Bu açıklamalar ışığında uyuşmazlık konusu değerlendirildiğinde;
Sanığın olay günü Galata Köprüsü üzerinde yürüyen katılanın yanına yaklaşarak para bozmasını istediği, katılanın da bunu kabul ederek cüzdanını çıkardığı sırada sanığın cüzdanda bulunan 140 TL’yi aldığı ve katılanı itip yere düşürerek kaçtığı iddia edilen olayda; kolluk tarafından düzenlenen 13.06.2010 tarihli tutanakta, Galata Köprüsü üzerinde “Bul karayı al parayı” oynatan şahısların olduğunun anons edilmesi üzerine gidildiğinde görevlilerce bilindik şahıslardan olan sanığın görüldüğünün, anonsta belirtilen kişilerden olabileceği düşünülerek sanığa yaklaşıldığı sırada katılanın koşarak görevlilerin yanına gelip sanık hakkında şikâyetçi olduğunu bildirdiğinin tespit edilmesi, katılanın kollukta, sanığın yanına gelerek 50 TL bozmasını istediğini, cüzdanından 50 TL çıkarırken sanığın 140 TL’sini alıp kendisini iterek kaçtığını, ertesi gün Galata Köprüsünde sanığı görünce hemen polisi aradığını beyan etmesine rağmen mahkemede, iki kişinin yanına gelerek 100 TL para bozmasını istediğini ve sanığın tutanak tarihinden 3-4 gün önce parasını alıp kendisini itmek suretiyle kaçtığını beyan ederek hem kendi beyanıyla hem de tutanakta yer alan bilgilerle çelişkili ifadeler vermesi, katılanın, parasının rızası dışında alındığına yönelik suçun işlendiği gün herhangi bir müracaatta bulunmaması ve parasının ne zaman alındığına yönelik net bir tarih verememesi, sanığın da atılı suçlamayı kabul etmeyip tombalacılık yaptığını ve rakamları bulan kişilere sigara verdiğini, katılanın da kendisinden tombala çekerek para kaybetmiş ve bundan dolayı kendisine iftira atmış olabileceğini savunması ve ceza yargılamasının en önemli ilkelerinden biri olan “in dubio pro reo” yani “kuşkudan sanık yararlanır” kuralı uyarınca, sanığın bir suçtan cezalandırılabilmesi için suçun kuşkuya yer vermeyen bir kesinlikle ispat edilmesinin gerekmesi karşısında; katılanın birbiriyle çelişen beyanları dışında, sanığın atılı suçu işlediğine ilişkin her türlü şüpheden uzak, kesin ve inandırıcı delil bulunmadığı kabul edilmelidir.

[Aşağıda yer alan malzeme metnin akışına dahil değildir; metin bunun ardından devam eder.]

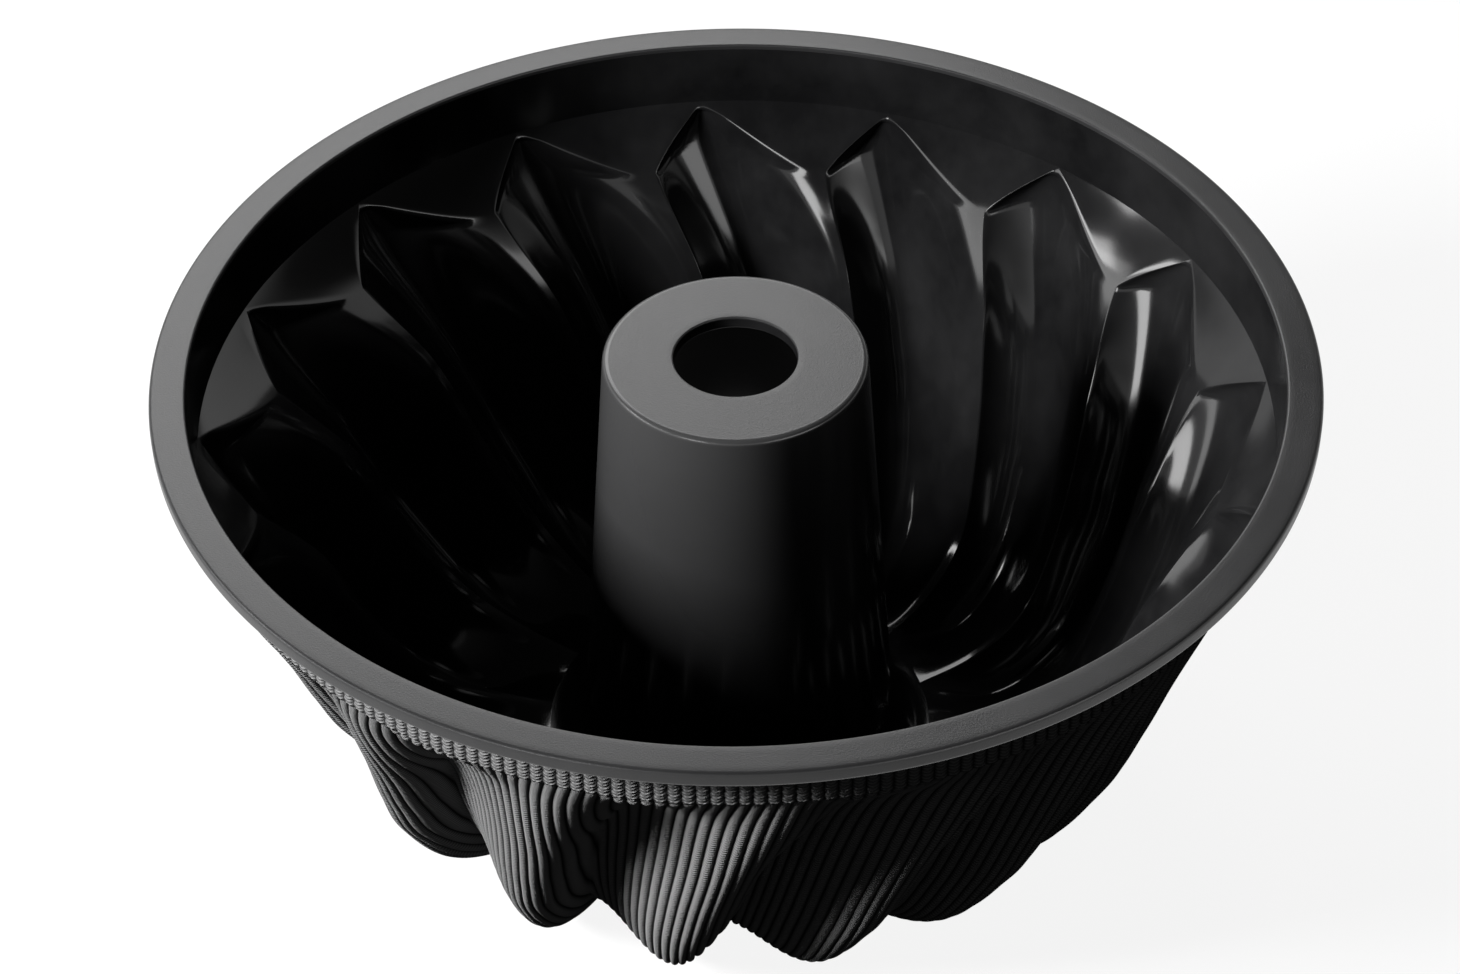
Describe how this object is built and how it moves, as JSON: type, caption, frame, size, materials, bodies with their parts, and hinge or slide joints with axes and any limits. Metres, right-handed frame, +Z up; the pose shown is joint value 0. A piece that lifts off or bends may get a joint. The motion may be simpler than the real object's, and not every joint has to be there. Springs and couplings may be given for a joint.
{
  "type": "ring cake mould",
  "caption": "Deep ring cake mould in black rubber, with a flat rim, leaning twisted flutes, a smooth band under the rim and a tapered open chimney.",
  "frame": {"origin": "on the mould's axis at the level of its feet, the bottom centre of its bounding box", "axes": "+Z up out of the mould's mouth along the chimney's axis; +X to the right and +Y away from the viewer of the picture"},
  "size_m": [0.25, 0.25, 0.115],
  "materials": {
    "black_rubber": "black silicone, glossy on the cake's side, satin on the rim, ribbed and matte outside",
    "ring_steel": "drawn steel wire, sealed in the rubber"
  },
  "bodies": {
    "root": {"mould_body": "black_rubber", "rim_ring": "ring_steel"}
  },
  "joints": []
}
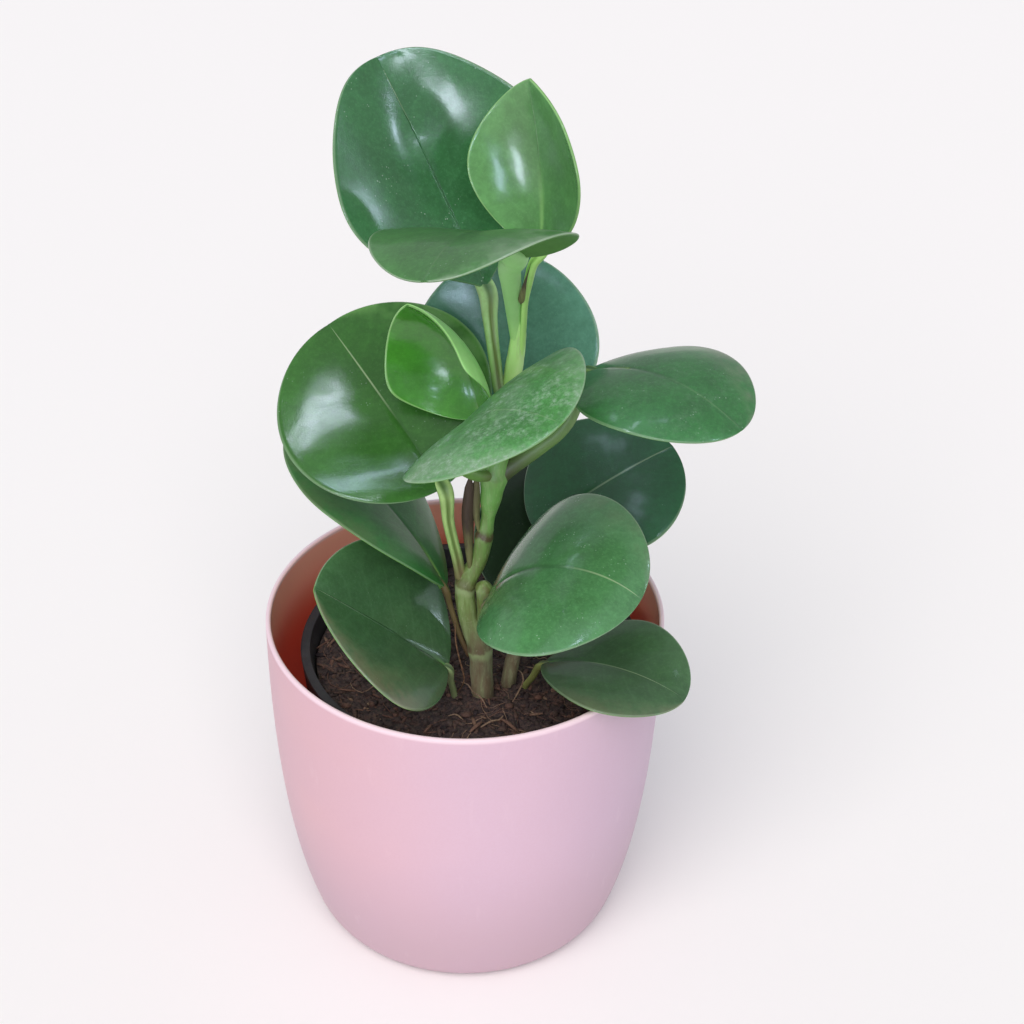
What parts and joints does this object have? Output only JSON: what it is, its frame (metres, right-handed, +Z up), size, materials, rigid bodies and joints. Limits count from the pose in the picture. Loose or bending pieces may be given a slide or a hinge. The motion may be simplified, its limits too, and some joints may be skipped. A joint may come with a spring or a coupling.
{
  "type": "potted peperomia",
  "caption": "Potted peperomia: upright stems with thick round glossy leaves, rooted in soil in a thin dark nursery pot that stands inside a smooth pink cover pot.",
  "frame": {"origin": "middle of the flat base that the cover pot stands on", "axes": "+Z up along the cover pot's axis; -Y is the side that most leaves lean towards; +X is to the right seen from there"},
  "size_m": [0.1607, 0.154, 0.3311],
  "materials": {
    "cover_pot": "smooth satin pink",
    "nursery_pot": "thin dark grey, slightly scuffed",
    "soil": "dark peat with bark bits and fibres",
    "stem": "smooth fleshy stem, green with brown knots",
    "leaf": "glossy dark green, dusty in places",
    "young_leaf": "glossy fresh green with a pale margin"
  },
  "bodies": {
    "root": {"cover_pot": "cover_pot", "nursery_pot": "nursery_pot", "soil": "soil", "stem_main": "stem", "stem_side_shoot": "stem", "leaf_top_back": "leaf", "leaf_top_young": "young_leaf", "leaf_top_front": "leaf", "leaf_middle_back": "leaf", "leaf_middle_left": "leaf", "leaf_middle_young": "young_leaf", "leaf_middle_front": "leaf", "leaf_middle_right": "leaf", "leaf_low_right_back": "leaf", "leaf_low_back": "leaf", "leaf_low_right_front": "leaf", "leaf_low_left": "leaf", "leaf_soil_left": "leaf", "leaf_soil_right": "leaf"}
  },
  "joints": []
}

Bu itibarla, Yerel Mahkeme hükmündeki direnme gerekçesinin isabetli olduğuna ve beraat hükmünün onanmasına karar verilmiştir.

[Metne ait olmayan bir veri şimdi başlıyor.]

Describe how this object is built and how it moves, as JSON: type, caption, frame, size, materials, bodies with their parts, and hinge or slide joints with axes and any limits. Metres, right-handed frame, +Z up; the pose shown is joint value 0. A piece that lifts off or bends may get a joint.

Çoğunluk görüşüne katılmayan iki Ceza Genel Kurulu Üyesi; “Sanığa atılı yağma suçunun sabit olduğu” düşüncesiyle karşı oy kullanmışlardır.
SONUÇ :
Açıklanan nedenlerle,
1-) İstanbul 7. Ağır Ceza Mahkemesinin 22.03.2016 tarihli ve 58-104 sayılı direnme kararına konu olan beraat hükmünün ONANMASINA,
2-) Dosyanın, mahalline gönderilmek üzere Yargıtay Cumhuriyet Başsavcılığına TEVDİ EDİLMESİNE, 13.11.2018 tarihinde yapılan müzakerede oy çokluğuyla karar verildi.